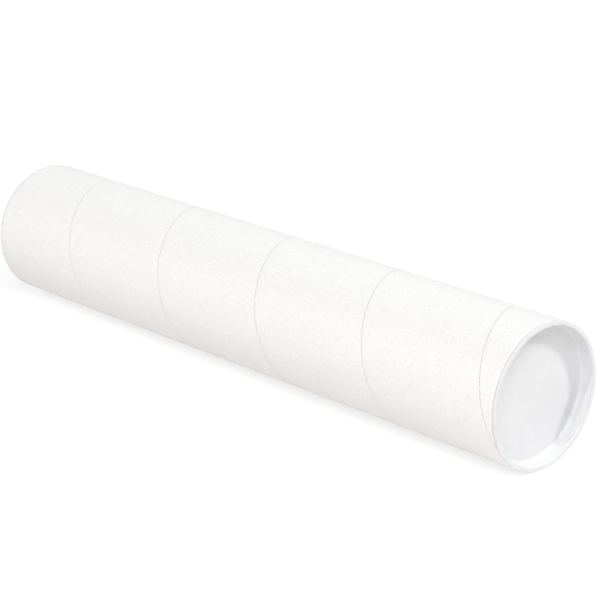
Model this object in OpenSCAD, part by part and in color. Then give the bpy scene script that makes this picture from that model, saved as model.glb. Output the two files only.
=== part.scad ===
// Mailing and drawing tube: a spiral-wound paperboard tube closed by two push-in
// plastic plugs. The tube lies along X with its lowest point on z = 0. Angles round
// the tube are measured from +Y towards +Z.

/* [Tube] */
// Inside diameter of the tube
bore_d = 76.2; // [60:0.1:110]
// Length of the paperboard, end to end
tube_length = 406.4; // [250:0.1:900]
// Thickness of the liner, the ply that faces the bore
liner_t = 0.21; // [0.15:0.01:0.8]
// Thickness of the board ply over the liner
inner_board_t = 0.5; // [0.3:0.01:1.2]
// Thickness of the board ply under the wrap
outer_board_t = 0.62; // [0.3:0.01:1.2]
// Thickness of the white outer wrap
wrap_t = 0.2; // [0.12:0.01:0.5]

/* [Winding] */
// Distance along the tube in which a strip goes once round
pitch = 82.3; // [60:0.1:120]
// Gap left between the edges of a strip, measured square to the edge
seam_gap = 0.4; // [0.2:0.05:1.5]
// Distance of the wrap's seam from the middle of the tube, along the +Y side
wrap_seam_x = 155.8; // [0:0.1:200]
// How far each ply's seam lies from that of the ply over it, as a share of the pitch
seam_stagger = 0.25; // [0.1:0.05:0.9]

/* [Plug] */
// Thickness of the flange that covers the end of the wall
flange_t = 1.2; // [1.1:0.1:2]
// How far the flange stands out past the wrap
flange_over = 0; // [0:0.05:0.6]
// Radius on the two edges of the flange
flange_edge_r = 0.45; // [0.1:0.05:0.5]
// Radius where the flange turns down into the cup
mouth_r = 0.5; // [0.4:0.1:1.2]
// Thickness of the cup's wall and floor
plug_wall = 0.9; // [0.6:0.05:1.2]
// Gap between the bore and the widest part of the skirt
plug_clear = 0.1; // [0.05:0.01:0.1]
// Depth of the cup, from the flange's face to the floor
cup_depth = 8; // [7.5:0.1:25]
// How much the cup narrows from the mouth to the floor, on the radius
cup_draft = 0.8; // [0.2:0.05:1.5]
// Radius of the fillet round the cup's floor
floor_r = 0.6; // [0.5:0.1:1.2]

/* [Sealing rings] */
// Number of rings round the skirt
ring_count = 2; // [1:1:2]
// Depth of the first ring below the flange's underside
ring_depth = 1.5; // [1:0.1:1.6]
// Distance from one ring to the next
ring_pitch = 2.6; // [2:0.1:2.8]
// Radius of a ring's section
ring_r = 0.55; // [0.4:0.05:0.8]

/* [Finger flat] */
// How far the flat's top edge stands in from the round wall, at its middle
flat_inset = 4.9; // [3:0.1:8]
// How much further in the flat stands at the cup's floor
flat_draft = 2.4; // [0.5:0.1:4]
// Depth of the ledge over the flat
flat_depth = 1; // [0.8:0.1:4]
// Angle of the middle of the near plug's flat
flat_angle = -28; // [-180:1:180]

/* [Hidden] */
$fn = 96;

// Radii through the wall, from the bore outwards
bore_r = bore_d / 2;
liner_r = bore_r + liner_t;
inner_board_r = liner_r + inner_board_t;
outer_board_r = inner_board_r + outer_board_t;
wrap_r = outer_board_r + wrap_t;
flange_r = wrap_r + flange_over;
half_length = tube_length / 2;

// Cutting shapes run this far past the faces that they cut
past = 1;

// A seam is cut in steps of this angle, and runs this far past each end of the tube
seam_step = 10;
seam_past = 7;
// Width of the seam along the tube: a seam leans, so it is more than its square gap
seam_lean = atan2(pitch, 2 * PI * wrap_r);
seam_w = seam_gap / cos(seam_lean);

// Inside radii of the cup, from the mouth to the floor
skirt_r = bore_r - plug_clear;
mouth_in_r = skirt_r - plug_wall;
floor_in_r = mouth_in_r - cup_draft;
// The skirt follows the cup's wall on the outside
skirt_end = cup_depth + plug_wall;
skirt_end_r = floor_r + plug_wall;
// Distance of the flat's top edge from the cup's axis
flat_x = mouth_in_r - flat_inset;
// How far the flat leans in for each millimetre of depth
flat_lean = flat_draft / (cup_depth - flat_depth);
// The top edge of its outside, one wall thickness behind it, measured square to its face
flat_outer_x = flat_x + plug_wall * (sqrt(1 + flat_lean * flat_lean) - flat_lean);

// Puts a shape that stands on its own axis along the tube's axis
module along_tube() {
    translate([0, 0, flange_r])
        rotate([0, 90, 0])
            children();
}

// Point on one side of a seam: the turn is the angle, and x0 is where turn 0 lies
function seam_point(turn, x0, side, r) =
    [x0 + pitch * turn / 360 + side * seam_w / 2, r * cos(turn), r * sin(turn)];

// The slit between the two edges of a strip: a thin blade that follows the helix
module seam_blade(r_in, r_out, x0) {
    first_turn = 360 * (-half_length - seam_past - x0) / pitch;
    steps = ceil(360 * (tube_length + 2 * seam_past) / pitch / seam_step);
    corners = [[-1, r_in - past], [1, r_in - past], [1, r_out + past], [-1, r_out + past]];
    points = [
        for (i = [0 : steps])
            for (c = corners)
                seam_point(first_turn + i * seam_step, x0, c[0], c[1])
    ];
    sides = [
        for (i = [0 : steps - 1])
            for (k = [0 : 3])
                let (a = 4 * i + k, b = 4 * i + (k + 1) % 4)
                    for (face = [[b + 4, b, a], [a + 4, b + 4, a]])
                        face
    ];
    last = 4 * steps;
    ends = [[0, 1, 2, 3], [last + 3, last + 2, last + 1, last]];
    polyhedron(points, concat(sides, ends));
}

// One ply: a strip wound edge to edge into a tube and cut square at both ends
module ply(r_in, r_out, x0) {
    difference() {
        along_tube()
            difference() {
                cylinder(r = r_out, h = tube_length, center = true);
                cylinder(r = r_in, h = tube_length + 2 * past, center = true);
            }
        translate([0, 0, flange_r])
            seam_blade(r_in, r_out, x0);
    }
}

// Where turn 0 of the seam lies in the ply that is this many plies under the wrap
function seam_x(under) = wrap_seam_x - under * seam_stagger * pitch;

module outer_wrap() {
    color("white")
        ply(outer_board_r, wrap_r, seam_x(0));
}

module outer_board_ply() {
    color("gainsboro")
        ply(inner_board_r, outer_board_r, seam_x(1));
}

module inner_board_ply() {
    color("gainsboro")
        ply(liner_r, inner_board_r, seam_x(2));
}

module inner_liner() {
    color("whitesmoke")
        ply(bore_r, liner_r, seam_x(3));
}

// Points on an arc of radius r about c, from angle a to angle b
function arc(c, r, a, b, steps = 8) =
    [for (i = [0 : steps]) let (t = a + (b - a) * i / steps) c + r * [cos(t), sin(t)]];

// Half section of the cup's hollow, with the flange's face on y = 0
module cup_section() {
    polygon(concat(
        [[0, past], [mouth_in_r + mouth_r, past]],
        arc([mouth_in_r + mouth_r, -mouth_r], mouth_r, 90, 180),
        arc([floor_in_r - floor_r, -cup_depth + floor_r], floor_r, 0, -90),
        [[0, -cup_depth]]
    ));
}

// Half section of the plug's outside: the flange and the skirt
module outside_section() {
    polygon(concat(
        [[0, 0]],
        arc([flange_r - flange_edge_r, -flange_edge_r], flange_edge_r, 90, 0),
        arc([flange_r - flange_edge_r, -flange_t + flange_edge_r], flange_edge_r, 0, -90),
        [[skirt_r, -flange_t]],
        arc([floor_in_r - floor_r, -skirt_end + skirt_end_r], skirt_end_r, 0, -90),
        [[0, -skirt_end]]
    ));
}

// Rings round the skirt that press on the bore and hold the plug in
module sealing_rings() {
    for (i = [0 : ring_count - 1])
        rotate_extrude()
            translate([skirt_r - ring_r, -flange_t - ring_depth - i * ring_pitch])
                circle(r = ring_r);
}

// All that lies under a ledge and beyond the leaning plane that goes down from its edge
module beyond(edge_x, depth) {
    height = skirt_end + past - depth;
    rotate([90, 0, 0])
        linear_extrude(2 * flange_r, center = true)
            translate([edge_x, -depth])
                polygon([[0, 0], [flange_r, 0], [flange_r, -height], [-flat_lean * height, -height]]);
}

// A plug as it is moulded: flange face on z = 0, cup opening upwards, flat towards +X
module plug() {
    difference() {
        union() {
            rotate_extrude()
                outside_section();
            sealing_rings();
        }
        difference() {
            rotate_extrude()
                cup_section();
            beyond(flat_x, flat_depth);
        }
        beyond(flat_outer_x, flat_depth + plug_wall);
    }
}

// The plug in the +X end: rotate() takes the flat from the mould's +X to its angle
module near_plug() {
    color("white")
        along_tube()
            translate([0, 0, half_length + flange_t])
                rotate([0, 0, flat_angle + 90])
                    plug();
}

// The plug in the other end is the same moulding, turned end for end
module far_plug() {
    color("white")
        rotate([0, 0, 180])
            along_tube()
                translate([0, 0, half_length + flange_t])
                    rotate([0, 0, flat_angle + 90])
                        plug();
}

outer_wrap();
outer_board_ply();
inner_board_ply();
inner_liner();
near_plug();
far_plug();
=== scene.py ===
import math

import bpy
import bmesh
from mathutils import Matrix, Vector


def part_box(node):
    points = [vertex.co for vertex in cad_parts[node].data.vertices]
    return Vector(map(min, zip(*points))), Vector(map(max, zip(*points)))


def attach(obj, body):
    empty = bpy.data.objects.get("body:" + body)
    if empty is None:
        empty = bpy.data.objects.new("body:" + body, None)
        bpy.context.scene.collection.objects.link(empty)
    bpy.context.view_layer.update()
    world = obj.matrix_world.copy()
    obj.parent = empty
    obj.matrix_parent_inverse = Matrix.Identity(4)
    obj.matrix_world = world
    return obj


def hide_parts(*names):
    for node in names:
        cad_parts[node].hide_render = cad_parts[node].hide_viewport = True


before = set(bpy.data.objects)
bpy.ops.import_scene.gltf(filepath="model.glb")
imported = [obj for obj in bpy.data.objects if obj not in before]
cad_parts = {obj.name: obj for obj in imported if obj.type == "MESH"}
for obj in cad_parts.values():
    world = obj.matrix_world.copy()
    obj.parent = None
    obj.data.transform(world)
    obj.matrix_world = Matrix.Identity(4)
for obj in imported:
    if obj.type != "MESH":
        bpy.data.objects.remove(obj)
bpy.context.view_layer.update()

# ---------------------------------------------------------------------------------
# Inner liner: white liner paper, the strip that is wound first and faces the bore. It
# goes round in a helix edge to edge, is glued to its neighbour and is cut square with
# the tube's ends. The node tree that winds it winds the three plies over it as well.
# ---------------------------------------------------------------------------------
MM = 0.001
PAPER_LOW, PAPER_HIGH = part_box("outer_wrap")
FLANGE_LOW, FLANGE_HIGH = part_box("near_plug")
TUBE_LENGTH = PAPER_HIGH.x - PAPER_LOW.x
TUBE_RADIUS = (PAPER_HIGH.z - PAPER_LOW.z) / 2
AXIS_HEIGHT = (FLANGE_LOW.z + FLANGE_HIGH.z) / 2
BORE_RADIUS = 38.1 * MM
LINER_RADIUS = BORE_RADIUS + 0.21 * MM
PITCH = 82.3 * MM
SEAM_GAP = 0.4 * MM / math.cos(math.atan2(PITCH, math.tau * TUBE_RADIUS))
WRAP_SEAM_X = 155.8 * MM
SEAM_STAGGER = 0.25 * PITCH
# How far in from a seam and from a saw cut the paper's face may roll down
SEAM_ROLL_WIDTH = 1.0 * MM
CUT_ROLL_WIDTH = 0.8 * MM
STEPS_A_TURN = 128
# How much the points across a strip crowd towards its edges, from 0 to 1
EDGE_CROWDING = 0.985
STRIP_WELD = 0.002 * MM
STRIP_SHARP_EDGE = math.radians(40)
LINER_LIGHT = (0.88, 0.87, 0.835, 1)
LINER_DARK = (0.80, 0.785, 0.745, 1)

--

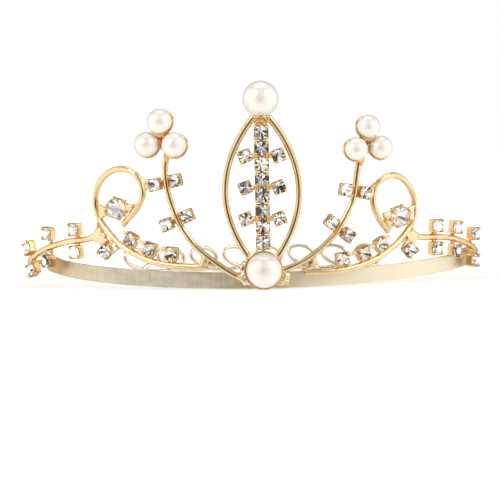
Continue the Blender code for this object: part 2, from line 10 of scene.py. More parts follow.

Challenge: Gather from the data above every line with the string "model".

Reply to the exercise:
Model this object in OpenSCAD, part by part and in color. Then give the bpy scene script that makes this picture from that model, saved as model.glb. Output the two files only.
bpy.ops.import_scene.gltf(filepath="model.glb")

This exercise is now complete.